The pop musician’s resounding success raises questions about code-switching, Blackness and who it serves.

Bruno Mars has dark curly hair, a moustache and a medium skin tone. He’s wearing a cowboy hat, and a patterned silver blaze over a pink shirt. He is playing a guitar and singing into a microphone onstage with silver curtains in the background.
Bruno Mars is dressed in Western garb in the music video for ‘Die with a Smile,’ a chart-topping country ballad he recorded with Lady Gaga. Screenshot via Lady Gaga on YouTube.
Harrison Mooney 8 Aug 2025The Tyee

Harrison Mooney is an associate editor at The Tyee. He is an award-winning author and journalist from Abbotsford, B.C., who recently won the Rakuten Kobo Emerging Writer Prize for his memoir, Invisible Boy.

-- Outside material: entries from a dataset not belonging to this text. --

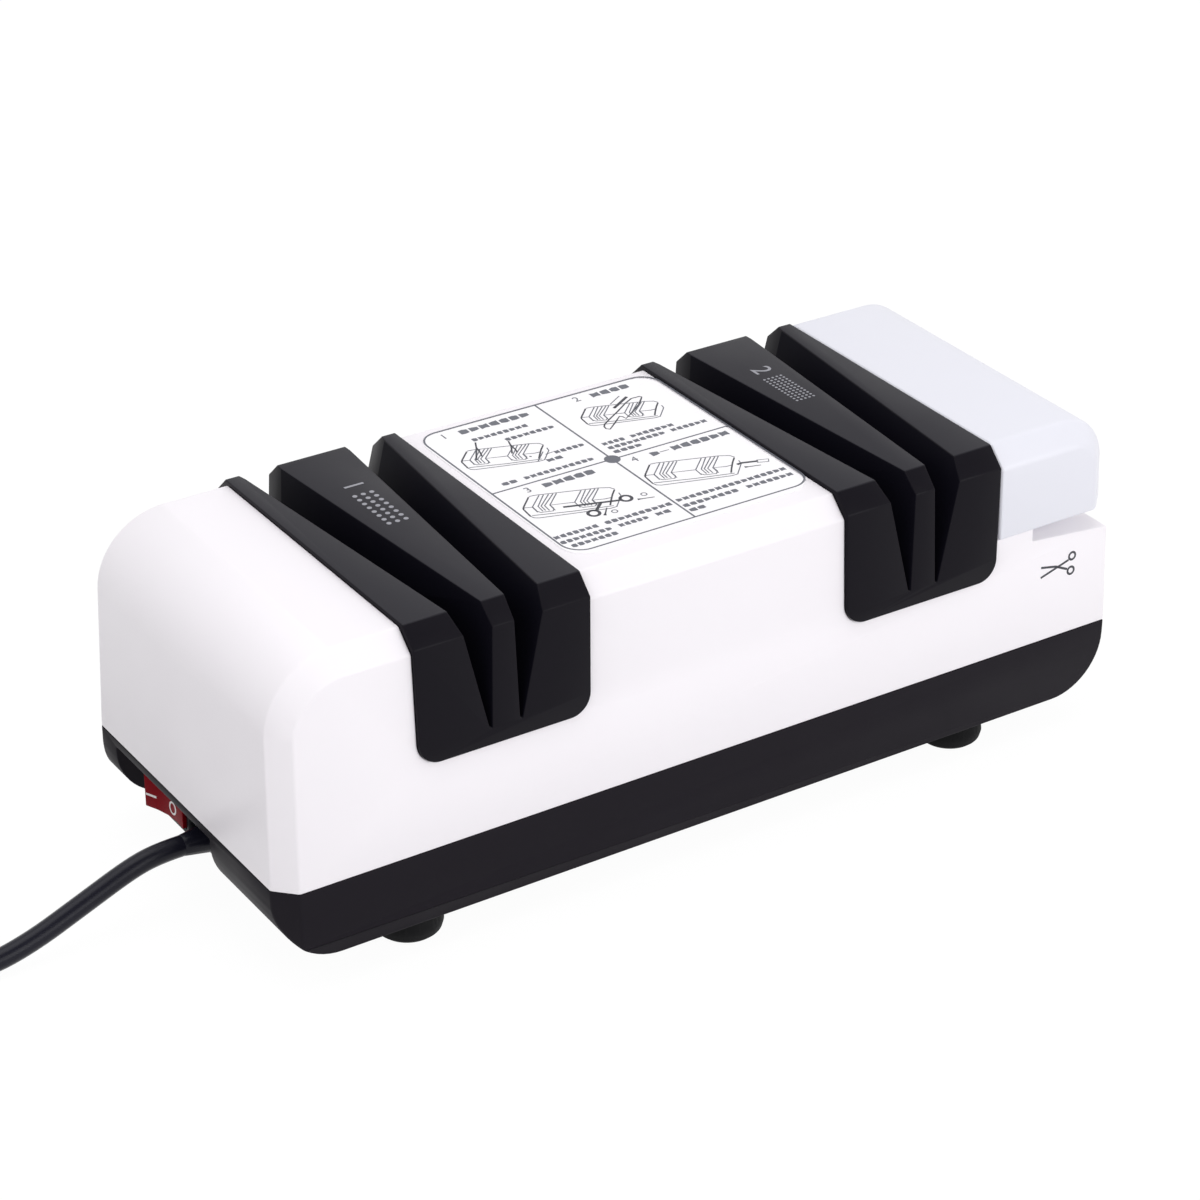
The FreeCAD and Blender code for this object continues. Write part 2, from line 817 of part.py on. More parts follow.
def make_guide(label, side):
    body = new_body(label)
    centre = size("guide_offset") * side
    half_top = size("guide_width") / 2
    half_low = half_top - size("guide_narrowing")
    deep_top = half_width_at(guide_top) + size("guide_proud")
    deep_low = half_width_at(guide_bottom) + size("guide_proud")
    form = drafted_block(body, label, (centre - half_low, centre + half_low),
                         (centre - half_top, centre + half_top), deep_low, deep_top,
                         guide_bottom, guide_top)
    form = dress(body, "Chamfer", label + "_edge", form,
                 lambda p: near(p.z, guide_top.value) and near(abs(p.y), deep_top.value),
                 size("guide_cut"))
    form = dress(body, "Fillet", label + "_foot", form,
                 lambda p: near(p.z, guide_bottom.value) and
                 near(abs(p.x - centre.value), half_low.value), size("guide_corner"))
    reach = deep_low + size("slot_overshoot")
    floor = guide_top - size("slot_depth")
    ratio = dim(OVER) / size("slot_depth")
    for tag, way in (("left", -1), ("right", 1)):
        sections = []
        for end, lift in (("front", reach), ("back", -reach)):
            inner = size("slot_%s_inner" % end)
            outer = size("slot_%s_outer" % end)
            line = [(centre + (inner + size("slot_inner_lean")) * way, floor),
                    (centre + (outer - size("slot_outer_lean")) * way, floor),
                    (centre + (outer + size("slot_outer_lean") * ratio) * way, guide_top + OVER),
                    (centre + (inner - size("slot_inner_lean") * ratio) * way, guide_top + OVER)]
            sections.append(outline(body, "%s_%s_%s" % (label, tag, end), "xz", line, lift=lift))
        loft_cut(body, "%s_slot_%s" % (label, tag), sections[0], sections[1])
    gap = size("wheel_clearance")
    hub = size("wheel_hub") + gap
    rim = size("wheel_rim") + gap
    foot = size("wheel_hub_radius") + gap
    line = [(centre - hub, 0.0), (centre + hub, 0.0), (centre + hub, foot),
            (centre + rim, size("wheel_radius") + gap), (centre - rim, size("wheel_radius") + gap),
            (centre - hub, foot)]
    sketch = outline(body, label + "_wheel_line", "xz", line, rise=axis_height)
    groove = body.newObject("PartDesign::Groove", label + "_wheel_space")
    groove.Profile = sketch
    groove.ReferenceAxis = (sketch, ["H_Axis"])
    doc.recompute()
    inside = deep_low - size("guide_rim")
    hollow = [(-inside, guide_bottom - OVER), (inside, guide_bottom - OVER),
              (inside, guide_bottom + size("guide_hollow")),
              (-inside, guide_bottom + size("guide_hollow"))]
    wall = size("guide_side_wall")
    sketch = outline(body, label + "_hollow_line", "yz", hollow, lift=centre - half_low + wall)
    feature = body.newObject("PartDesign::Pocket", label + "_hollow")
    feature.Profile = sketch
    bind(feature, "Length", (half_low - wall) * 2)
    feature.Reversed = True
    doc.recompute()


# Cap over the scissors station

def make_end_cap():
    body = new_body("cap_outer")
    seat = size("cap_seat")
    proud = size("cap_proud")
    start = cap_start + size("fit_gap")
    form = drafted_block(body, "cap", (start, half_length_at(seat)),
                         (start, half_length_at(cap_top)),
                         half_width_at(seat) + proud, half_width_at(cap_top) + proud,
                         seat, cap_top)
    form = dress(body, "Fillet", "cap_end", form,
                 lambda p: near(p.z, cap_top.value) and p.x > cap_start.value + 10,
                 size("cap_end_radius"))

    def is_rim(edge):
        samples = edge.discretize(5)
        on_side = all(near(abs(p.y), half_width_at(p.z).value + proud.value) for p in samples)
        at_seat = all(near(p.z, seat.value) for p in samples)
        at_start = all(near(p.x, start.value) for p in samples)
        return on_side and not at_seat and not at_start

    names = ["Edge%d" % number for number, edge in enumerate(form.Shape.Edges, start=1)
             if is_rim(edge)]
    chamfer = body.newObject("PartDesign::Chamfer", "cap_rim")
    chamfer.Base = (form, names)
    bind(chamfer, "Size", size("corner_cut"))
    doc.recompute()
    soften(body, "cap_soft", chamfer, size("corner_softening"), low=seat, left=start)
    wall = size("wall")
    reach = half_width_at(cap_top) - wall
    space = box("cap_space", (start + wall, half_length_at(cap_top) - wall * 1.4), (-reach, reach),
                (seat + wall, cap_top - size("cap_roof")))
    mouth = box("cap_mouth", (start + wall, slot_start - wall), (-reach, reach),
                (seat - 1, seat + wall + 1))
    finish(cut("end_cap", body, [space, mouth]), "end_cap")


# Printed panel between the guides

def make_panel():
    body = new_body("instruction_panel")
    half = size("guide_offset") - size("guide_width") / 2 - size("panel_margin")
    x0 = size("panel_shift_x") - half
    x1 = size("panel_shift_x") + half
    y0 = size("panel_shift_y") - size("panel_width") / 2
    y1 = size("panel_shift_y") + size("panel_width") / 2
    sketch = outline(body, "panel_line", "xy", rectangle(x0, x1, y0, y1), lift=shell_top)
    form = pad(body, "panel_pad", sketch, size("panel_thickness"))
    dress(body, "Fillet", "panel_round", form,
          lambda p: (near(p.x, x0.value) or near(p.x, x1.value)) and
          (near(p.y, y0.value) or near(p.y, y1.value)), size("panel_corner"))


# Feet and screws

def make_foot(label, ix, iy):
    body = new_body(label)
    top = size("foot_height")
    radius = size("foot_radius")
    sink = size("foot_sink_radius")
    hole = size("screw_radius") + size("screw_slack") / 2
    web = size("foot_web")
    bevel = size("foot_bevel")
    line = [(sink, 0.0), (radius - bevel, 0.0), (radius - bevel / 4, bevel * 0.65),
            (radius, bevel * 1.6), (radius - bevel * 0.4, top), (hole, top), (hole, web),
            (sink, web)]
    sketch = outline(body, label + "_profile", "xz", line)
    feature = body.newObject("PartDesign::Revolution", label + "_turn")
    feature.Profile = sketch
    feature.ReferenceAxis = (sketch, ["V_Axis"])
    doc.recompute()
    place(body, foot_x * ix, foot_y * iy, 0)


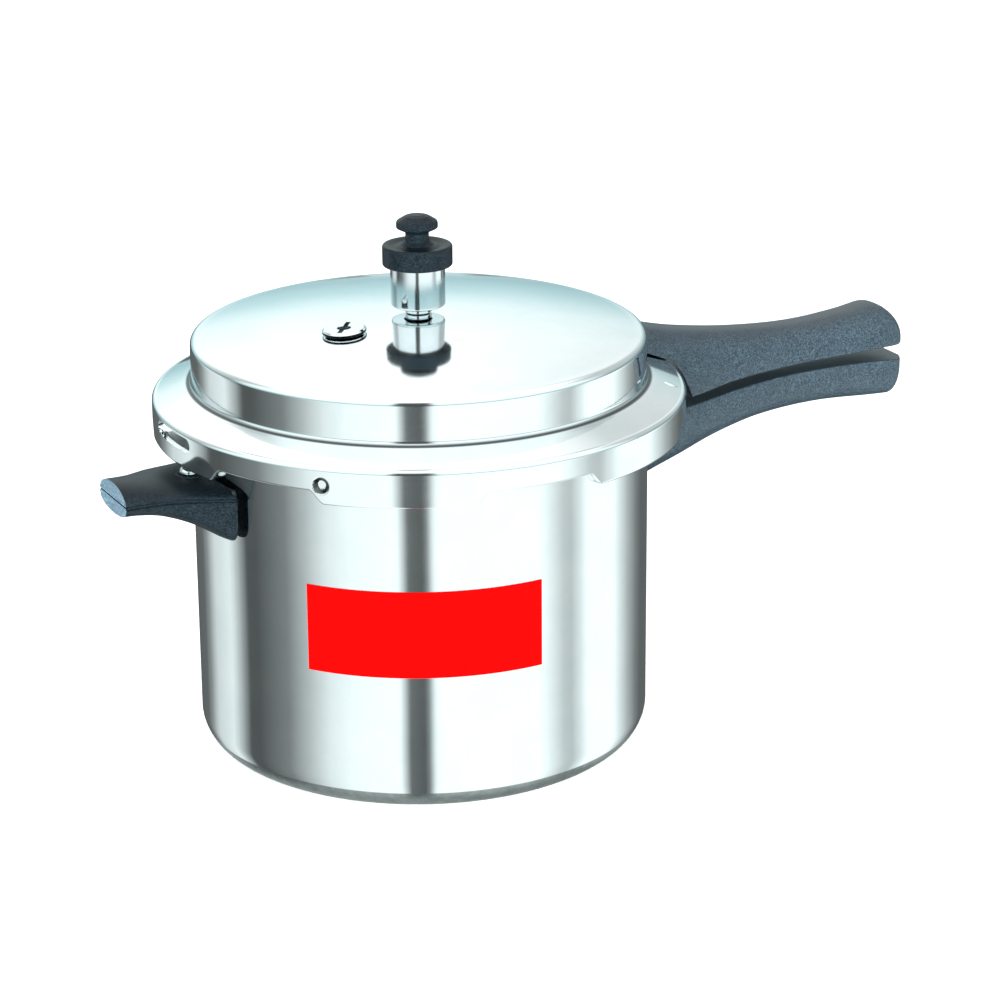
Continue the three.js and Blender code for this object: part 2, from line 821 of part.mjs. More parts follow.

There’s a scene in Ryan Coogler’s social horror movie, Sinners, where the baddies, led by Irish vampire Remmick, try to gain access to a Black-owned house of blues. Nobody knows that they’re blood-sucking monsters quite yet, let alone a metaphor for cultural appropriation, but they’re white and suspicious, and in Jim Crow Mississippi, that’s enough. The vampires are told to try one of the white barrelhouses in town.

How’d she get in?” a disappointed Remmick asks, pointing at Mary, a white-passing Black woman standing inside.

“She here,” says cook and Hoodoo priestess Annie, “’cause she family.”

I think about Sinners whenever I hear Bruno Mars.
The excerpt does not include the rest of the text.